Один из теоретиков иенского романтизма Фридрих Шлегель так определяет сущность романтического творчества: «романтическим является именно то, что дает нам сентиментальное содержание в фантастической форме»[7]. «Превосходный романтический поэт» видится Ф. Шлегелю в соединении «гротескного таланта» и «фантастических образований»[8]. А в «Письме о романе» он замечает, что романтики намеренно культивируют «любовь к гротеску»[9].
По словам Р. Гайма, Л. Тик больше всего ценил в Шекспире умение «очаровывать зрителей самыми смелыми вымыслами и самыми неестественными рассказами, т. е. тем, что выводил на сцену привидения», да и сам Л. Тик, как пишет исследователь, был весьма склонен к «баснословным вымыслам»[10].
Предтеча русского романтизма Н. М. Карамзин тоже питал особое пристрастие к «китайским теням… воображения»[11]. А. С. Пушкин отмечает как отличительную черту романтической поэзии «приверженность к чудесному»[12]. Эта приверженность к сказочному, чудесному, фантастическому, к баснословным вымыслам проявляется у романтиков самых различных школ и направлений, она наблюдается и у Шелли, Байрона, и у Кольриджа, Новалиса, Л. Тика. Одним словом, она столь очевидна, что многие исследователи склонны считать наличие фантастического начала одним из отличительных признаков романтического творческого метода, самого принципа романтического мышления.

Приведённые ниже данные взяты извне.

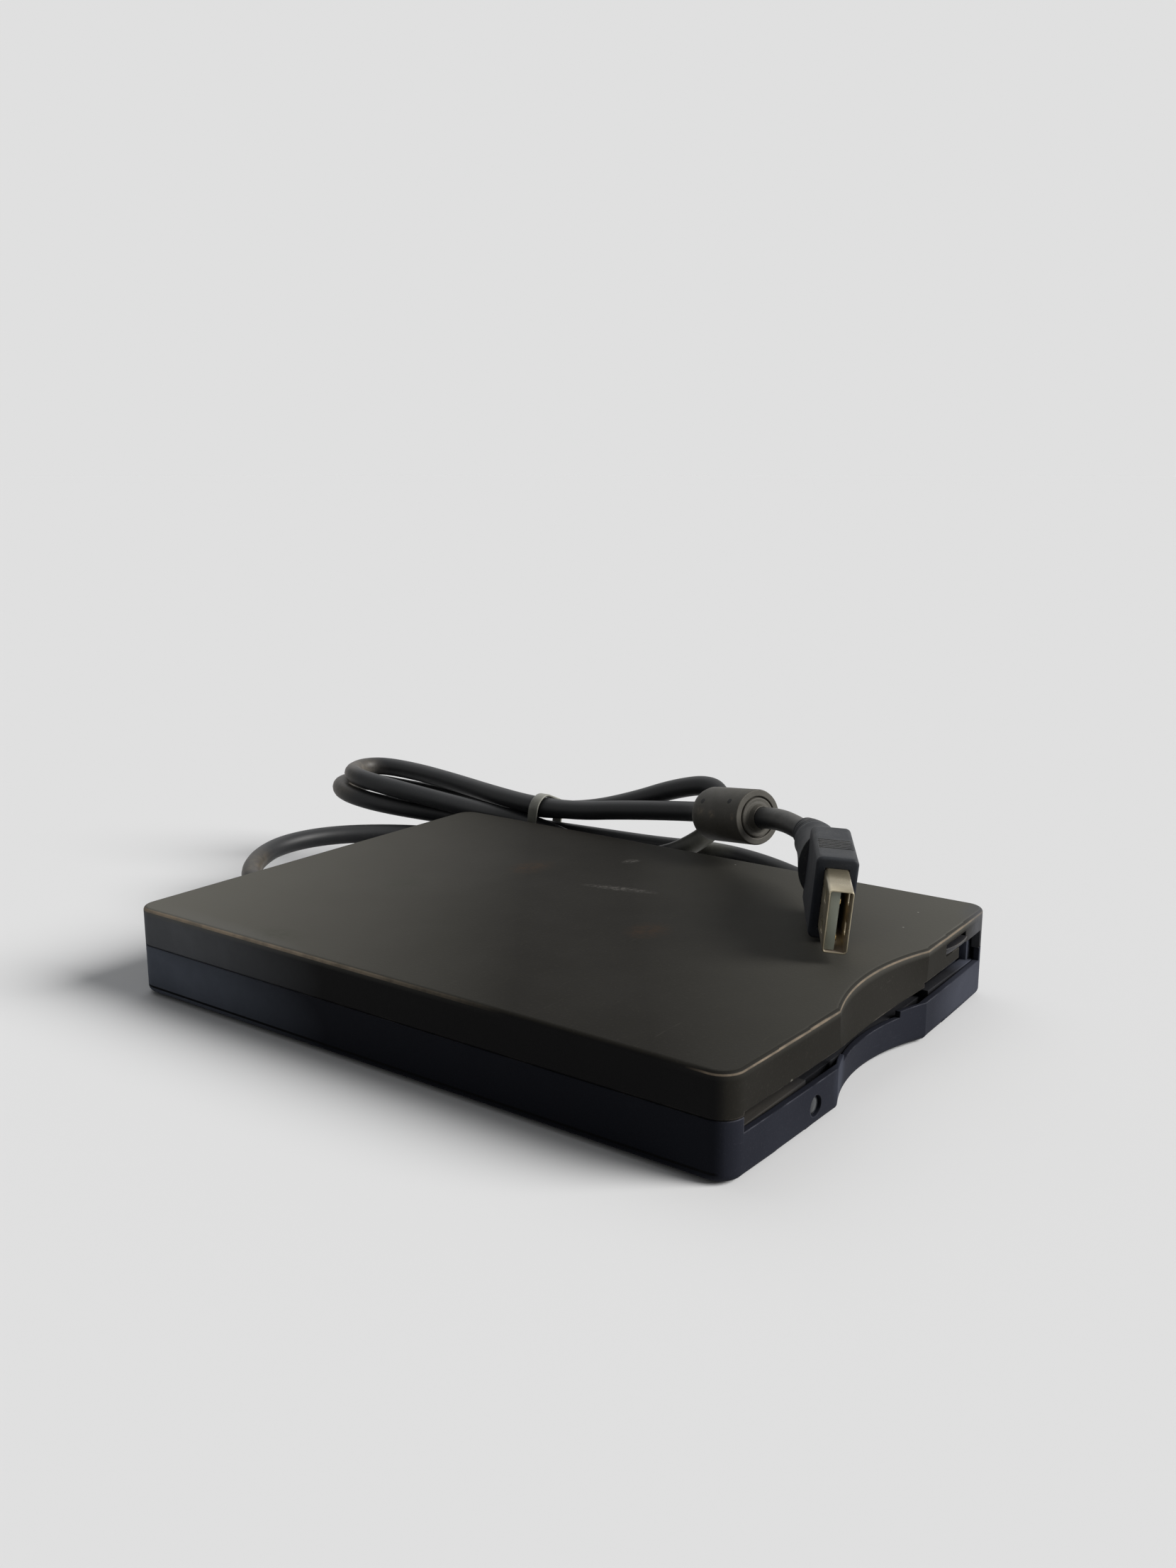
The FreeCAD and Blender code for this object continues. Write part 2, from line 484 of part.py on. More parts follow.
def bearing_block(x, y0, y1):
    return box(x - 2.6, x + 2.6, y0, y1, DECK, 10.4).cut(rod_y(x, RAIL_Z, y0 - 1, y1 + 1, RAIL_R + RUN))


def stepper_bracket():
    plate = box(SCREW_X - 6.5, SCREW_X + 6.5, 47.4, MOTOR_Y0, DECK, 12.4)
    return plate.cut(rod_y(SCREW_X, RAIL_Z, 40, 50, 1.7))


def stepper_motor():
    can = rod_y(SCREW_X, RAIL_Z, MOTOR_Y0, MOTOR_Y1, MOTOR_R)
    return can.cut(rod_y(SCREW_X, RAIL_Z, MOTOR_Y0 - 1, 51.1, RAIL_R + RUN))


# ---- boards ----------------------------------------------------------------------
def chip(x, y, z, wide, deep, high):
    return box(x - wide / 2, x + wide / 2, y - deep / 2, y + deep / 2, z, z + high)


def control_board():
    return box(-46, -21, 35, 55, 4.4, 5.2)


def usb_board():
    top = USB_BOARD_Z + 1.0
    board = box(-39, 39, 57.6, 68.6, USB_BOARD_Z, top)
    return board.cut(box(GLAND_X - 6, GLAND_X + 6, 66.6, 70, 0, 10))


def flat_cable():
    """The folded flat cable from the control board up and over to the USB board."""
    strip = [(50, 5.2), (50, 5.4), (55, 7.2), (58, 7.2), (61, 6.0), (61, 5.8),
             (60.7, 5.8), (57.8, 6.9), (55.2, 6.9), (50.4, 5.2)]
    wire = Part.makePolygon([V(-34, y, z) for y, z in strip + strip[:1]])
    return Part.Face(wire).extrude(V(10, 0, 0))


# ---- lead --------------------------------------------------------------------------
def cable_gland():
    flange = rod_y(GLAND_X, GLAND_Z, HALF_D - WALL - 2.0, HALF_D - WALL, 5.2)
    neck = rod_y(GLAND_X, GLAND_Z, HALF_D - WALL, HALF_D, GLAND_R)
    boot = Part.makeCone(4.4, 2.9, BOOT_LENGTH, V(GLAND_X, HALF_D, GLAND_Z), Y_AXIS)
    body = fuse([flange, neck, boot])
    grooves = []
    for i in range(4):
        y = HALF_D + 1.6 + 2.1 * i
        groove = rod_y(GLAND_X, GLAND_Z, y, y + 0.9, 6).cut(rod_y(GLAND_X, GLAND_Z, y - 1, y + 2, 2.6))
        side = box(-30, 30, y, y + 0.9, GLAND_Z - 1.0, GLAND_Z + 1.0)
        grooves.append(groove.cut(side))
    return cut(body, grooves)


def ferrite_frame(r_in, r_out, trim):
    axis = FERRITE_FRONT.sub(FERRITE_BACK)
    length = axis.Length
    axis.normalize()
    start = FERRITE_BACK + axis * trim
    solid = Part.makeCylinder(r_out, length - 2 * trim, start, axis)
    if r_in:
        solid = solid.cut(Part.makeCylinder(r_in, length, FERRITE_BACK, axis))
    return solid


def cable_tie():
    """A soft band pulled tight round the five passes of the hank."""
    passes = [(59.4, 9.4), (62.6, 13.8), (62.4, 19.1), (57.6, 21.1), (57.8, 16.0)]
    line = Part.makePolygon([V(x, 52.4, z) for x, z in passes + passes[:1]])

    def band(clear):
        return Part.Face(line).makeOffset2D(CORD_D / 2 + clear).extrude(V(0, 2.2, 0))
    return band(1.1).cut(band(0.5))


# ---- plug: drawn with its mouth at the origin and +X running back to the lead ------
def on_plug(shape):
    return placed(shape, PLUG_MOUTH, PLUG_YAW, PLUG_TILT, PLUG_ROLL)


def plug_block(x0, x1, thick, tall):
    return box(x0, x1, -thick / 2, thick / 2, -tall / 2, tall / 2)


def plug_shell():
    back = SHELL_L + 4.0
    shell = plug_block(0, back, SHELL_T, SHELL_W)
    inner = plug_block(-1, back - 1.0, SHELL_T - 2 * SHELL_WALL, SHELL_W - 2 * SHELL_WALL)
    windows = [box(4.2, 6.4, -4, 4, z - 1.2, z + 1.2) for z in (-2.9, 2.9)]
    return on_plug(cut(shell, [inner] + windows))


def plug_tongue():
    return on_plug(box(0.6, SHELL_L + 2.9, 0.1, SHELL_T / 2 - SHELL_WALL, -5.6, 5.6))


def plug_contacts():
    strips = []
    for z, ahead in ((-3.5, 1.4), (-1.0, 2.4), (1.0, 2.4), (3.5, 1.4)):
        strips.append(box(ahead, SHELL_L + 2.5, -0.12, 0.1, z - 0.5, z + 0.5))
    return on_plug(Part.makeCompound(strips))


def plug_overmold():
    rear = SHELL_L + MOULD_L
    body = plug_block(SHELL_L, rear, MOULD_T, MOULD_W)
    body = body.makeFillet(1.2, [e for e in body.Edges if e.BoundBox.XLength > 5])
    pocket = plug_block(SHELL_L - 1, SHELL_L + 4.05, SHELL_T, SHELL_W)
    grip = []
    for i in range(GRIP_RIBS):
        x = SHELL_L + 5.7 + GRIP_PITCH * i
        for z in (-MOULD_W / 2 - 1, MOULD_W / 2 - 0.35):
            grip.append(box(x, x + GRIP_PITCH / 2, -MOULD_T / 2 + 0.7, MOULD_T / 2 - 0.7, z, z + 1.35))
    return on_plug(cut(body, [pocket] + grip))


def plug_strain_relief():
    """A sleeve that bends with the lead behind the plug and flares to the overmold's rear."""
    frame = FreeCAD.Placement(PLUG_MOUTH, FreeCAD.Rotation(PLUG_YAW, PLUG_TILT, PLUG_ROLL))
    centres = [V(*p) for p in RELIEF_ROUTE]
    ways = [V(*TAIL_ROUTE[-1]).sub(V(*TAIL_ROUTE[-2]))]
    ways += [a.sub(b) for a, b in zip(centres, centres[2:])]
    ways.append(centres[-2].sub(frame.multVec(V(SHELL_L + MOULD_L, 0, 0))))
    wires, rings = [], []
    for centre, way, radius in zip(centres, ways, RELIEF_RADII):
        wires.append(Part.Wire(Part.makeCircle(radius, centre, way)))
        if radius != RELIEF_RADII[0] and radius != RELIEF_RADII[-1]:
            way = V(way).normalize()
            rings.append(Part.makeCylinder(radius + 0.3, 1.2, centre - way * 0.6, way))
    for behind, tall, thick in ((3.2, 5.2, 4.3), (0.9, 6.4, 4.6), (0.0, 6.5, 4.2)):
        at = frame.multVec(V(SHELL_L + MOULD_L + behind, ROOT_SIDE, 0))
        along, across = frame.Rotation.multVec(Z_AXIS), frame.Rotation.multVec(Y_AXIS)
        oval = Part.Ellipse(at + along * tall, at + across * thick, at)
        wires.append(Part.Wire(oval.toShape()))
    sleeve = Part.makeLoft(wires, True, False)
    return fuse([sleeve] + rings)


# ---- write the nodes ----------------------------------------------------------------
os.makedirs("parts", exist_ok=True)

save("top_cover", top_cover())
save("bottom_cover", bottom_cover())
save("case_screws", Part.makeCompound([screw(x, y, 13.0) for x, y in CASE_SCREWS]))
save("mechanism_screws", Part.makeCompound([screw(x, y, DECK + 0.3) for x, y in MECH_SCREWS]))
save("rubber_feet", Part.makeCompound([foot(x, y) for x, y in FEET_XY]))
save("slot_bezel", slot_bezel())
save("slot_door", slot_door())
save("eject_button", eject_button())
save("indicator_lens", indicator_lens())
save("indicator_led", indicator_led())

save("drive_chassis", drive_chassis())
save("drive_top_plate", drive_top_plate())
save("disk_carrier", disk_carrier())
save("eject_slider", eject_slider())
save("eject_lever", eject_lever())
save("lever_circlip", ring(LEVER_X, LEVER_Y, 13.15, 13.4, 1.5, 2.6).cut(
    box(LEVER_X - 0.5, LEVER_X + 0.5, LEVER_Y, LEVER_Y + 4, 13, 14)))

save("motor_board", box(-28, 28, -45, 2, DECK, DECK + 0.6).cut(post(0, SPINDLE_Y, 0, 9, 3.55)))
save("spindle_bearing", ring(0, SPINDLE_Y, CHASSIS_Z, 4.6, 1.5 + RUN, 3.5))
save("stator_core", stator_core().cut(post(0, SPINDLE_Y, 0, 9, 3.5)))
save("stator_coils", stator_coils())
save("spindle_rotor", spindle_rotor())
save("rotor_magnet", ring(0, SPINDLE_Y, ROTOR_LOW, ROTOR_TOP - 0.4, MAGNET_R, ROTOR_R - 0.6))
save("spindle_hub", spindle_hub())
save("spindle_shaft", post(0, SPINDLE_Y, CHASSIS_Z + 0.1, 7.2, 1.5))
save("drive_pin", post(7.5, SPINDLE_Y, ROTOR_TOP, 7.2, 1.0))

save("head_carriage", head_carriage())
save("lower_head", box(-3.2, 3.2, HEAD_Y - 3, HEAD_Y + 3, 6.0, 7.1))
save("head_arm", head_arm())
save("arm_pin", rod_x(ARM_Y, ARM_Z, -9.2, 9.2, 0.8))
save("upper_head", raised(box(-3.2, 3.2, HEAD_Y - 3, HEAD_Y + 3, 7.4, 9.6)))
save("guide_rail", rod_y(RAIL_X, RAIL_Z, BEARING_Y0, 55.4, RAIL_R))
save("rail_clamps", Part.makeCompound([bearing_block(RAIL_X, BEARING_Y0, BEARING_Y1),
                                       bearing_block(RAIL_X, 53.6, 55.1)]))
save("lead_screw", rod_y(SCREW_X, RAIL_Z, BEARING_Y0, 51.0, RAIL_R))
save("screw_bearing", bearing_block(SCREW_X, BEARING_Y0, BEARING_Y1))
save("stepper_bracket", stepper_bracket())
save("stepper_motor", stepper_motor())

save("control_board", control_board())
save("control_chip", chip(-33, 42, 5.2, 11, 11, 1.4))
save("usb_board", usb_board())
save("usb_chip", chip(12, 63, USB_BOARD_Z + 1, 8, 8, 1.4))
save("clock_crystal", chip(0.5, 63, USB_BOARD_Z + 1, 3.6, 8, 3.2))
save("capacitors", Part.makeCompound([post(x, 63, USB_BOARD_Z + 1, USB_BOARD_Z + 6.4, 2.2)
                                      for x in (22.0, 37.0)]))
save("lead_header", chip(GLAND_X, 61, USB_BOARD_Z + 1, 10, 4, 4.2))
save("flat_cable", flat_cable())

save("cable_gland", cable_gland())
save("lead_wires", Part.makeCompound([rod_y(GLAND_X + dx, 8.4, 63, HALF_D - WALL - 2.0, 0.45)
                                      for dx in (-1.8, -0.6, 0.6, 1.8)]))
save("cord_lead", tube(LEAD_ROUTE, CORD_D, "cord_lead"))
save("cord_tail", tube(TAIL_ROUTE, CORD_D, "cord_tail"))
save("cable_tie", cable_tie())
save("ferrite_sleeve", ferrite_frame(0, FERRITE_R, 0).cut(ferrite_frame(2.9, 5.2, 1.4)))
save("ferrite_core", ferrite_frame(2.9, 5.2, 1.4))
save("plug_strain_relief", plug_strain_relief())
save("plug_overmold", plug_overmold())
save("plug_shell", plug_shell())
save("plug_tongue", plug_tongue())
save("plug_contacts", plug_contacts())
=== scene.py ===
"""The looks of an external USB floppy disk drive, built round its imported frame.

Metres, Z up. The disk slot faces -Y, the lead leaves the rear at +Y, and the eject
button is at the +X end of the front.
"""
import math

import bmesh
import bpy
from mathutils import Matrix, Vector
from mathutils.geometry import interpolate_bezier


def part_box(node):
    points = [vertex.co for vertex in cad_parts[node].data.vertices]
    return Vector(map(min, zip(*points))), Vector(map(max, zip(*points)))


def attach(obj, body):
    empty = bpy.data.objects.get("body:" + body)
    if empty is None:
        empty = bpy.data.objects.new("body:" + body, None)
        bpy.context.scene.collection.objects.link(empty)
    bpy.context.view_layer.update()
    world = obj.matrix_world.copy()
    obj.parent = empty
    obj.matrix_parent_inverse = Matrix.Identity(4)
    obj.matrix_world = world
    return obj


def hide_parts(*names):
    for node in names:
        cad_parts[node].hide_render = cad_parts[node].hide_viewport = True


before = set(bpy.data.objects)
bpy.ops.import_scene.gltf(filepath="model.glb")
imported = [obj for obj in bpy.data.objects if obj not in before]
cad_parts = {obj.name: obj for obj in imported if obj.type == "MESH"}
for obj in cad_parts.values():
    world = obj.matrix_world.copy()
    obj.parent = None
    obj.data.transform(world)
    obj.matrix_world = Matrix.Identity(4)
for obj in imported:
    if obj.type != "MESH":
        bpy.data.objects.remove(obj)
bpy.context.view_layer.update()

# ---- Studio ----------------------------------------------------------------------
# A pale seamless table, lit by one broad soft lamp from the front right, a weaker one from
# behind and a dim even sky. The camera stands low, off the drive's left front corner.
MM = 0.001
PALE = 0.745
SKY = 0.16
LAMPS = {
    "key_lamp": ((0.32, -0.78, 0.52), 4.5, (1.0, 0.985, 0.965), 34),
    "rear_lamp": ((0.30, 0.50, 0.80), 0.45, (0.96, 0.98, 1.0), 60),
}

camera_data = bpy.data.cameras.new("camera")
camera_data.lens = 32.2037
camera = bpy.data.objects.new("camera", camera_data)
camera.location = (-0.218267, -0.166427, 0.105190)
camera.rotation_euler = (math.radians(77.460), math.radians(0.040), math.radians(-53.736))
bpy.context.collection.objects.link(camera)
bpy.context.scene.camera = camera
bpy.context.scene.view_settings.view_transform = "Standard"

for name, (toward, strength, colour, spread) in LAMPS.items():
    lamp_data = bpy.data.lights.new(name, "SUN")
    lamp_data.energy = strength
    lamp_data.color = colour
    lamp_data.angle = math.radians(spread)
    lamp = bpy.data.objects.new(name, lamp_data)
    lamp.rotation_euler = Vector(toward).to_track_quat("Z", "Y").to_euler()
    bpy.context.collection.objects.link(lamp)


def add_node(tree, kind, inputs=(), **settings):
    """A shader node whose inputs are plain values or other nodes' output sockets."""
    node = tree.nodes.new(kind)
    for key, value in settings.items():
        setattr(node, key, value)
    for key, value in dict(inputs).items():
        if isinstance(value, bpy.types.NodeSocket):
            tree.links.new(value, node.inputs[key])
        else:
            node.inputs[key].default_value = value
    return node


def math_node(tree, operation, *values):
    return add_node(tree, "ShaderNodeMath", enumerate(values), operation=operation).outputs[0]


def ramp(tree, value, start, end, low=0.0, high=1.0):
    """The value stretched so that start gives low and end gives high, clamped to both."""
    node = add_node(tree, "ShaderNodeMapRange",
                    {"Value": value, "From Min": start, "From Max": end, "To Min": low, "To Max": high})
    return node.outputs[0]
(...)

Так, Р. Гайм «существо романтизма» полагает в «доведенной до крайности всеобщности стремлений, в… слиянии фантазии с мышлением»[13]. А одно из доказательств перехода А. Шлегеля на позиции романтизма он видит в том, что у критика обнаруживается «сочувствие к бессодержательной поэзии», последнее же видно из того, что А. Шлегелю «нравились бесцельные фантастические вымыслы в народных сказках»[14].